I don't quite get what he means. Seems like some omitted parts are implied, like:
all the ice cream you can eat --> all the ice cream (that) you can eat --> all the ice cream (that) you can eat (is available to you).
Am I right?
Thank you.
 
  • PaulQ

    Senior Member
    UK
    English - England
    Just think of the concept of all the ice cream you can eat. It’s going to be great.
     

    VicNicSor

    Banned
    Russian
    Just think of the concept of all the ice cream you can eat. It’s going to be great.
    But look: the concept of all the ice cream you can eat is not a sentence, it's a phrase. Could you think of a whole sentence that phrase implies? Or is there none?
     

    Myridon

    Senior Member
    English - US
    But look: the concept of all the ice cream you can eat is not a sentence, it's a phrase. Could you think of a whole sentence that phrase implies?

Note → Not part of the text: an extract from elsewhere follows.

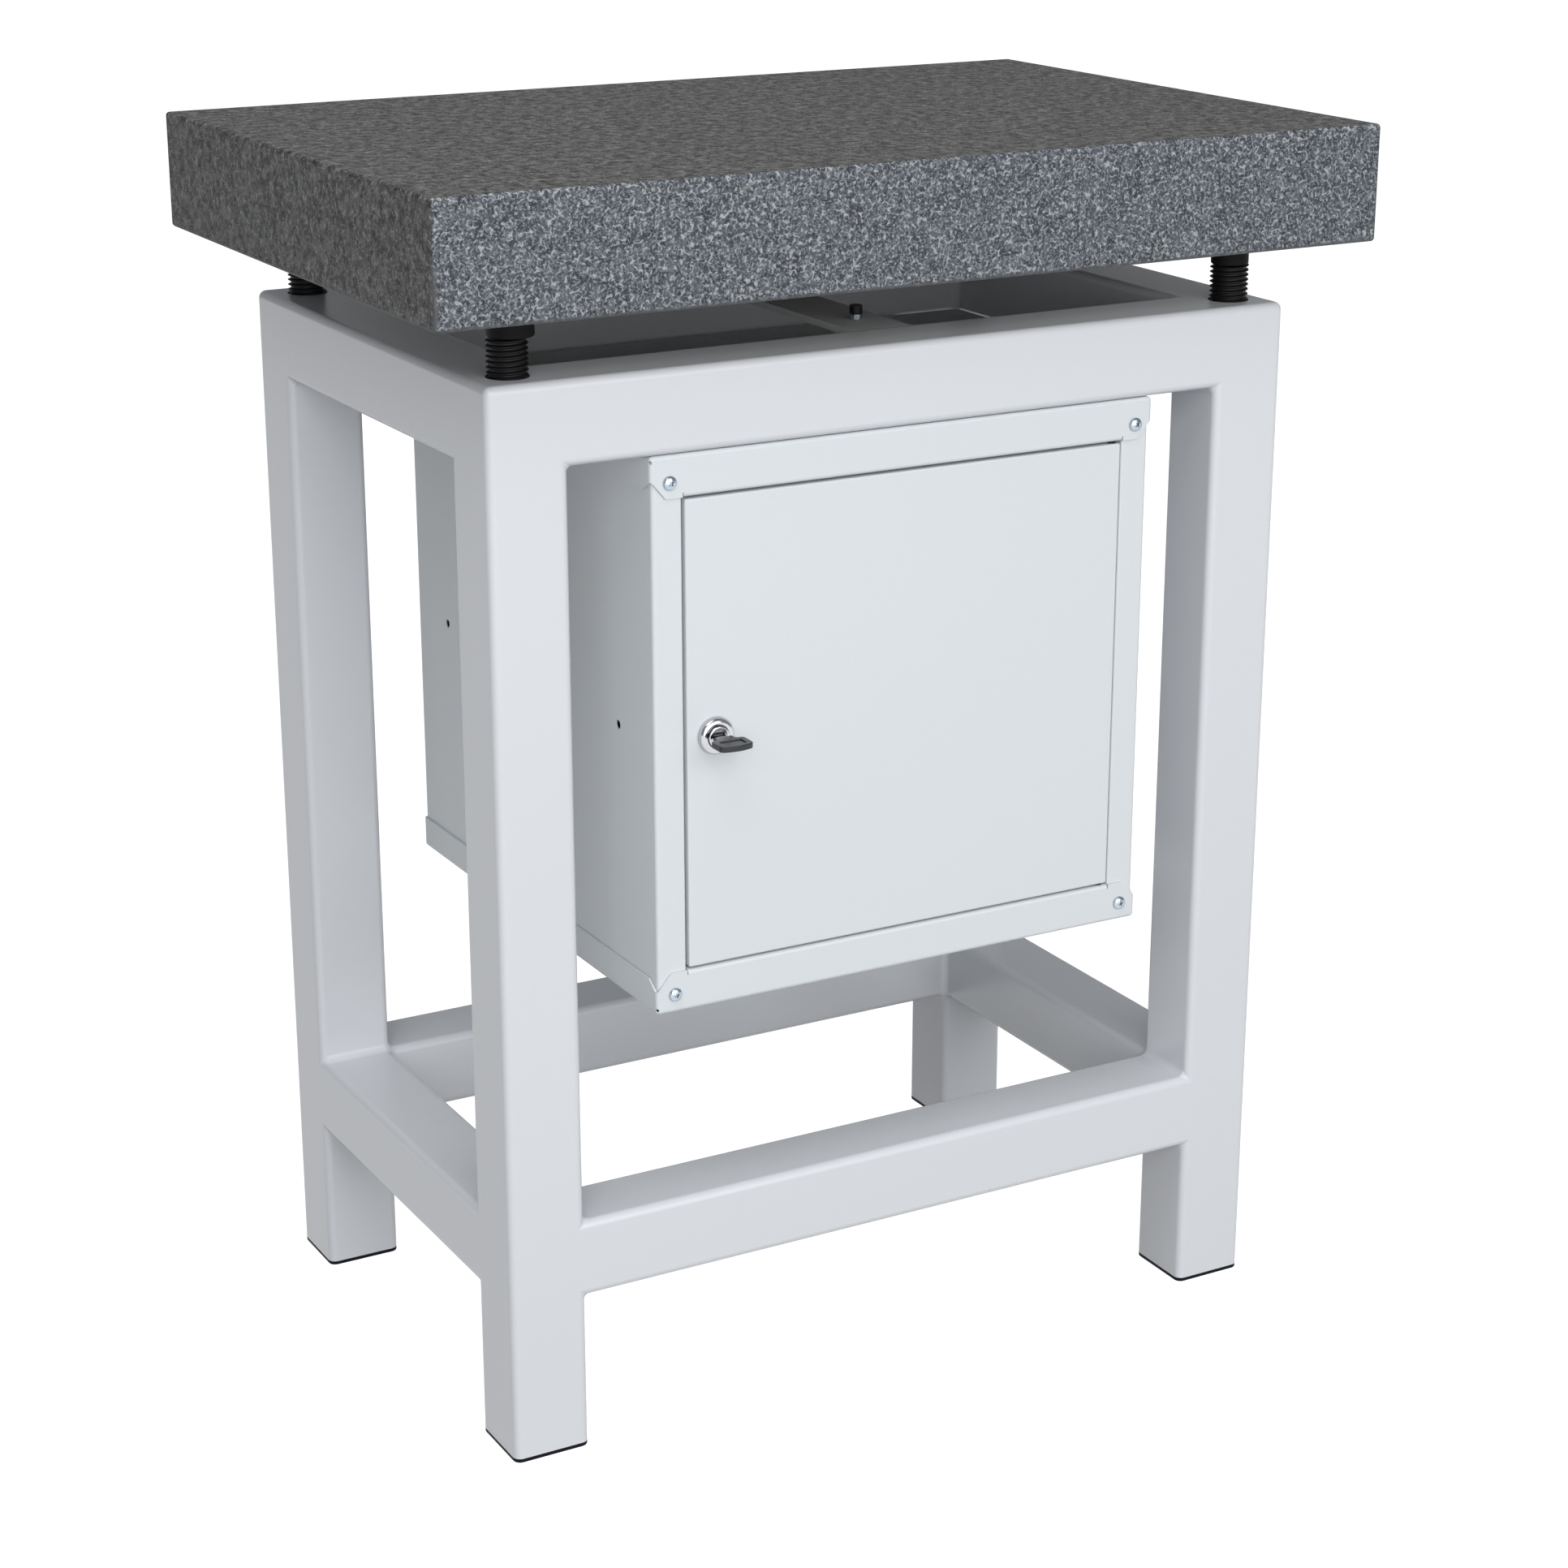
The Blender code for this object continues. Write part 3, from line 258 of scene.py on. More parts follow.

Or is there none?
    "Just think of the concept... " is a whole imperative sentence.
     

    e2efour

    Senior Member
    UK English
    I think Paul's idea is close. Just think of it, all the ice cream you can eat.
    Here all ... eat refers to it.

    Just think =
    Just think of (the situation where you have) all the ice cream you could eat.
     

    PaulQ

    Senior Member
    UK
    English - England
    But look: the concept of all the ice cream you can eat is not a sentence, it's a phrase. Could you think of a whole sentence that phrase implies? Or is there none?
    Of course it is not a sentence. The sentence is

    ...Just.......................think of..........................the concept of all the ice cream you can eat
    Adverb... imperative phrasal verb (transitive).........................object.